** START OF The data **
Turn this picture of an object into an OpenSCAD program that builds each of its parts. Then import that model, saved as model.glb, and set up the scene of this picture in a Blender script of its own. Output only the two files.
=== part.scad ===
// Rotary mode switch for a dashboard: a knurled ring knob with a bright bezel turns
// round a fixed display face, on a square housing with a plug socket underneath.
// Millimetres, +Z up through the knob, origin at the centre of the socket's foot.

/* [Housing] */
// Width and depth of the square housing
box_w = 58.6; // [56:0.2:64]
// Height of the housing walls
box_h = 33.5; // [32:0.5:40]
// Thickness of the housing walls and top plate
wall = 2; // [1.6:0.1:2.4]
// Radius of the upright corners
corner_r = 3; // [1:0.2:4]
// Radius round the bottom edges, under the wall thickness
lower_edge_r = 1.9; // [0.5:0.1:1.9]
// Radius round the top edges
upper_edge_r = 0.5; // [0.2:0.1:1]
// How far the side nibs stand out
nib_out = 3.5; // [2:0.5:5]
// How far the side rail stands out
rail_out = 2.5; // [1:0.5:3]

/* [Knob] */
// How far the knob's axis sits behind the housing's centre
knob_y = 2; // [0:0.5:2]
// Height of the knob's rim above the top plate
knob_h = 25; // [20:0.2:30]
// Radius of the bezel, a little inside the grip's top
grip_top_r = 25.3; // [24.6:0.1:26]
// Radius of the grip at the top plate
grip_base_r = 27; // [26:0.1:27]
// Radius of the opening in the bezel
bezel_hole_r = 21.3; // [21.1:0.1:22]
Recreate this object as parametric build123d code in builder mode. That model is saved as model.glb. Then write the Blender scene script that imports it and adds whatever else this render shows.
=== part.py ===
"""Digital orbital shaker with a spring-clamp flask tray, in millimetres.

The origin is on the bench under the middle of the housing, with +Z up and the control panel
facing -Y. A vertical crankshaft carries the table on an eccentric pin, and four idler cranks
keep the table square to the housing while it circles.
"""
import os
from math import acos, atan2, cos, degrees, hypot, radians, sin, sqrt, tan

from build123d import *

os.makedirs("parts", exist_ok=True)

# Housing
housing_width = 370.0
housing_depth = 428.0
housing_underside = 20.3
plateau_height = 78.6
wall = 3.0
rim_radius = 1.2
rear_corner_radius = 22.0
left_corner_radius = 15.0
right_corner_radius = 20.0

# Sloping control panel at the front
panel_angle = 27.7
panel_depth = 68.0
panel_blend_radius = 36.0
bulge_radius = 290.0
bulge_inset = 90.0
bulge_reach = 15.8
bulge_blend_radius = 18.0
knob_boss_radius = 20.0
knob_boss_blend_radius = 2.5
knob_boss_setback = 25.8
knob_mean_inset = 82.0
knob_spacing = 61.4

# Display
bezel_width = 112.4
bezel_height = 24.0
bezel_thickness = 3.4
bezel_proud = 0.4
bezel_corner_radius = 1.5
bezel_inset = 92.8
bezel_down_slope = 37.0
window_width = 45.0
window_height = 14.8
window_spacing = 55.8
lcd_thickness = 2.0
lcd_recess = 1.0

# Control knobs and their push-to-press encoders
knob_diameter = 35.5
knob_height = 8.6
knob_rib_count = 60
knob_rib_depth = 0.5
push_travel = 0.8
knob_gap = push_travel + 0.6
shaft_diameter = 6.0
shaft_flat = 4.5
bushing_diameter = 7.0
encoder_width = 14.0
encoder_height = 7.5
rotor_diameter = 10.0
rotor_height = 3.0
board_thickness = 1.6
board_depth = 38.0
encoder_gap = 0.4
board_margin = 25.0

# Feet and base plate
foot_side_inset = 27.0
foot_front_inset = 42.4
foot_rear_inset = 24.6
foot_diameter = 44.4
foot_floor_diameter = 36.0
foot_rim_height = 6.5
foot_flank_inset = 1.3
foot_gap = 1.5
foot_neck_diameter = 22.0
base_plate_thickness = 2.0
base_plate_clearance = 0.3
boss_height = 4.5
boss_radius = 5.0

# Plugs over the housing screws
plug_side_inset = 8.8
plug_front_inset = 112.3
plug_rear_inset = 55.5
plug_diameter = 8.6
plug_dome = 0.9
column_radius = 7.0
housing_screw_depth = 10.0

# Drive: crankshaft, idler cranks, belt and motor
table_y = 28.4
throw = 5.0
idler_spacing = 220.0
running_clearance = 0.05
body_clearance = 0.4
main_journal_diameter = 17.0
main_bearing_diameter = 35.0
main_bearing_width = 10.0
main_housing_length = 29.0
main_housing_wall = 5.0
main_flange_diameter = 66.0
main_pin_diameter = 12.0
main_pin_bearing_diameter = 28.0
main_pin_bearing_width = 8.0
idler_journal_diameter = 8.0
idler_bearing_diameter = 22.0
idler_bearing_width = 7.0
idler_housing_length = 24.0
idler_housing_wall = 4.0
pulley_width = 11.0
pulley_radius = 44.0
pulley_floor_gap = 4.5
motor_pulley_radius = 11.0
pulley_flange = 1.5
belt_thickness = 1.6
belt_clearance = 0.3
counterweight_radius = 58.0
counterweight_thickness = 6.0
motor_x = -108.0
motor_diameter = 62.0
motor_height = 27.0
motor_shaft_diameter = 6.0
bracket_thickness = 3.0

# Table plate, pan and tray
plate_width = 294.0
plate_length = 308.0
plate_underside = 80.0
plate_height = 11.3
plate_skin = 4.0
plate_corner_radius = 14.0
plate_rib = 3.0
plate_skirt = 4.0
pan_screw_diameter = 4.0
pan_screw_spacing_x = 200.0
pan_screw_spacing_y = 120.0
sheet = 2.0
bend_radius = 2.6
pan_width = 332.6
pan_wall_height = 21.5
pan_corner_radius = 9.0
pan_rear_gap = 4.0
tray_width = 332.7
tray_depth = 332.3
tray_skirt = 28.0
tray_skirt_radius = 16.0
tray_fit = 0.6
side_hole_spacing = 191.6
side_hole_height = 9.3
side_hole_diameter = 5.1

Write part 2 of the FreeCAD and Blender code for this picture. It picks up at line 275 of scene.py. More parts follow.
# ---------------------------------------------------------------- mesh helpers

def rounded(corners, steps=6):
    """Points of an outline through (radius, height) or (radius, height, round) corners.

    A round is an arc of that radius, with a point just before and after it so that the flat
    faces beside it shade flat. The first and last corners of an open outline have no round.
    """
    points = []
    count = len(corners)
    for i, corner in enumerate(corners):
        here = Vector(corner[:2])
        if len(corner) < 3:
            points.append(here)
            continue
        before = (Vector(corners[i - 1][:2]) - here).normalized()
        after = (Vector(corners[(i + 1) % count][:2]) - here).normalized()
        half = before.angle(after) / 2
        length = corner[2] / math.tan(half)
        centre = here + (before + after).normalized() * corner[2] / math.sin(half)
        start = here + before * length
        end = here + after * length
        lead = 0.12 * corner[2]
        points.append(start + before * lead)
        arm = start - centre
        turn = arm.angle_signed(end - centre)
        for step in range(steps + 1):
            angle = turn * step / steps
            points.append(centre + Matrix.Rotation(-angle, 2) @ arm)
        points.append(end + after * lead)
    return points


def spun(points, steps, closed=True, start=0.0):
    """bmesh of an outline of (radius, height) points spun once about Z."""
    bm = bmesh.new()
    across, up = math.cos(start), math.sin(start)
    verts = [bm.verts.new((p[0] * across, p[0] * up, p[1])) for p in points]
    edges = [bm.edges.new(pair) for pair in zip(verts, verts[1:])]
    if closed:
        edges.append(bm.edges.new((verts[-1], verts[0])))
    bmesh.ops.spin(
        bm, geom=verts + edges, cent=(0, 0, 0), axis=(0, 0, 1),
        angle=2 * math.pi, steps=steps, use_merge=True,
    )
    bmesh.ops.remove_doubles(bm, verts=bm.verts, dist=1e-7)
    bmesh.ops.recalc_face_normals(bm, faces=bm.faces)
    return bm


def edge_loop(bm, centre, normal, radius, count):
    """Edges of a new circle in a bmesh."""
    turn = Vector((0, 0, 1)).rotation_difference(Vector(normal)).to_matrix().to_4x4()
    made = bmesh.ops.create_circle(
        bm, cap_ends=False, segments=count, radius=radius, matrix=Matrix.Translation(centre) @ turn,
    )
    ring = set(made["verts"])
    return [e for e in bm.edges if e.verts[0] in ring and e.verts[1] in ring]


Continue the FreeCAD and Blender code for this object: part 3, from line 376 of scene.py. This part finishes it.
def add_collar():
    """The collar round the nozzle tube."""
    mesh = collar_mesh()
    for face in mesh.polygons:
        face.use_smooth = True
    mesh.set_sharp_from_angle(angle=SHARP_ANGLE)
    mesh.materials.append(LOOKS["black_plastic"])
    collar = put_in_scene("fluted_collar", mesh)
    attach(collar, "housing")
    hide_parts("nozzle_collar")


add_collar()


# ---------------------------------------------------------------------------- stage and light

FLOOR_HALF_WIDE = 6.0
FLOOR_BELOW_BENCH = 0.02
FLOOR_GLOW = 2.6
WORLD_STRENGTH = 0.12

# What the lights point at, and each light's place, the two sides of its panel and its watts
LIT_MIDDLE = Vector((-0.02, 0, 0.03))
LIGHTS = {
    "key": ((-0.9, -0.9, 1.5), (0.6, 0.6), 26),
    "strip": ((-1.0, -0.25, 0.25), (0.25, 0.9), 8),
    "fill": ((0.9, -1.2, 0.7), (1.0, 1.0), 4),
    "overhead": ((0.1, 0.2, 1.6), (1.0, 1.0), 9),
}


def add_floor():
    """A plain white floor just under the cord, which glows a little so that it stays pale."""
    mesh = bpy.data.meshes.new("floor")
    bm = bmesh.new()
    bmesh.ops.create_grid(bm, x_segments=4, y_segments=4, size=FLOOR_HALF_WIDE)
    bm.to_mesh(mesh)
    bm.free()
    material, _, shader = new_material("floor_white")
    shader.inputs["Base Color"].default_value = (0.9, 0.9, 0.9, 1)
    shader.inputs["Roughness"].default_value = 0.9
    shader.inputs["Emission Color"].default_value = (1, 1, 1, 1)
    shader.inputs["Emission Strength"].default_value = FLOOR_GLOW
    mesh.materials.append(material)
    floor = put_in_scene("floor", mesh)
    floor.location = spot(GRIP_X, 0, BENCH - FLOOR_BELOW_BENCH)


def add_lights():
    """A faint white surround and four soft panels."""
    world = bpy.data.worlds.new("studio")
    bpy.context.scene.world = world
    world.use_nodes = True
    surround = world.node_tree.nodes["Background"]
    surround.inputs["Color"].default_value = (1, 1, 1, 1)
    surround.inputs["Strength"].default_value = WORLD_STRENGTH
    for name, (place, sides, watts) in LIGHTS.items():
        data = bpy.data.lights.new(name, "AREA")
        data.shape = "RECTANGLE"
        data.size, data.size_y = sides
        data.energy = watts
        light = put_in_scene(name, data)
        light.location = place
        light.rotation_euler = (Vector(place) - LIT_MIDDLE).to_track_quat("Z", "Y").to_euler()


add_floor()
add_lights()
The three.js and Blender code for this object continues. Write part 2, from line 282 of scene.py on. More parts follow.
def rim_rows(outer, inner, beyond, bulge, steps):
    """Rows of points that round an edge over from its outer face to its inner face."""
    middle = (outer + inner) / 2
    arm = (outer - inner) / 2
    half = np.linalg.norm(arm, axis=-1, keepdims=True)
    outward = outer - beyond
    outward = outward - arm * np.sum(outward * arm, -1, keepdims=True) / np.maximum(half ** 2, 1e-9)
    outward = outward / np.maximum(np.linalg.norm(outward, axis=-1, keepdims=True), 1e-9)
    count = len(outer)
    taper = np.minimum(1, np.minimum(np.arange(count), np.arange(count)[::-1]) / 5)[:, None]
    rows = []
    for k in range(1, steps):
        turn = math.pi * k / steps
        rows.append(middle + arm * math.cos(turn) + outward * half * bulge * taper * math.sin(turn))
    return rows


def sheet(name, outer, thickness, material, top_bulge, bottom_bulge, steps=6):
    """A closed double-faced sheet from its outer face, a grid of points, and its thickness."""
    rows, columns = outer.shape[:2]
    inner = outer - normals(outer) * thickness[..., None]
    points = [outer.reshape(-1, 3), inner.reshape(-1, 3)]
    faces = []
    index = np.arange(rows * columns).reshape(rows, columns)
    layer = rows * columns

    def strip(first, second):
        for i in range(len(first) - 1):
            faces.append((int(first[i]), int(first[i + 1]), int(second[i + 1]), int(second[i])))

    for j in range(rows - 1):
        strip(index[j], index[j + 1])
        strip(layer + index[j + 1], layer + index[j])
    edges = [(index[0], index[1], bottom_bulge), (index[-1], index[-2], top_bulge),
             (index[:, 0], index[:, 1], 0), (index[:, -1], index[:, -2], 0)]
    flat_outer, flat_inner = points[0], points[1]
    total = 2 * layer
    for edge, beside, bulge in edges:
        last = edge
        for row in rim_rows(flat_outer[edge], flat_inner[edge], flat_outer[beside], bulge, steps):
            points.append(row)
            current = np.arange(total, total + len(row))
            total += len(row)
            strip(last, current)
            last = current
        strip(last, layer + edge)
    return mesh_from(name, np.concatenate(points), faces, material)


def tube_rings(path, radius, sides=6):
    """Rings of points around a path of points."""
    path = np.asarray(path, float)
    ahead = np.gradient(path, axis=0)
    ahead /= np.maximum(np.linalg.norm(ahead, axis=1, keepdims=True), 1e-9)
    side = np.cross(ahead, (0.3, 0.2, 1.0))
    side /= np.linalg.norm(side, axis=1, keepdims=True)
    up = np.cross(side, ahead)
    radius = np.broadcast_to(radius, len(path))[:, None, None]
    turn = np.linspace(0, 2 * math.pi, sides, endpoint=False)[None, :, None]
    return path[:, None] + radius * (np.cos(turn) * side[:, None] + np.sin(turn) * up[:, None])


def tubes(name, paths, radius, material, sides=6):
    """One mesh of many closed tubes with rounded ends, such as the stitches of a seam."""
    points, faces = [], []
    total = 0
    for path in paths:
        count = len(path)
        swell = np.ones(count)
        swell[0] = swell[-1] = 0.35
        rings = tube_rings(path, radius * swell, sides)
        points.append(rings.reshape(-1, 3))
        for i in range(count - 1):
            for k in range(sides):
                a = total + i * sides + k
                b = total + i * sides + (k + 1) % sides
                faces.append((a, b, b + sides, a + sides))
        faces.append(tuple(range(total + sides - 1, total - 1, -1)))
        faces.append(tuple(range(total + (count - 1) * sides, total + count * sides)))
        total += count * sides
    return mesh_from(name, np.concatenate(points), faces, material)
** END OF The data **
**What the task asks:**
In the material above, locate the line containing "Recreate this object" and the line containing "tray, in millimetres.". Transcribe exactly those two lines and every line between them, and nothing more.

**Expected output:**
Recreate this object as parametric build123d code in builder mode. That model is saved as model.glb. Then write the Blender scene script that imports it and adds whatever else this render shows.
=== part.py ===
"""Digital orbital shaker with a spring-clamp flask tray, in millimetres.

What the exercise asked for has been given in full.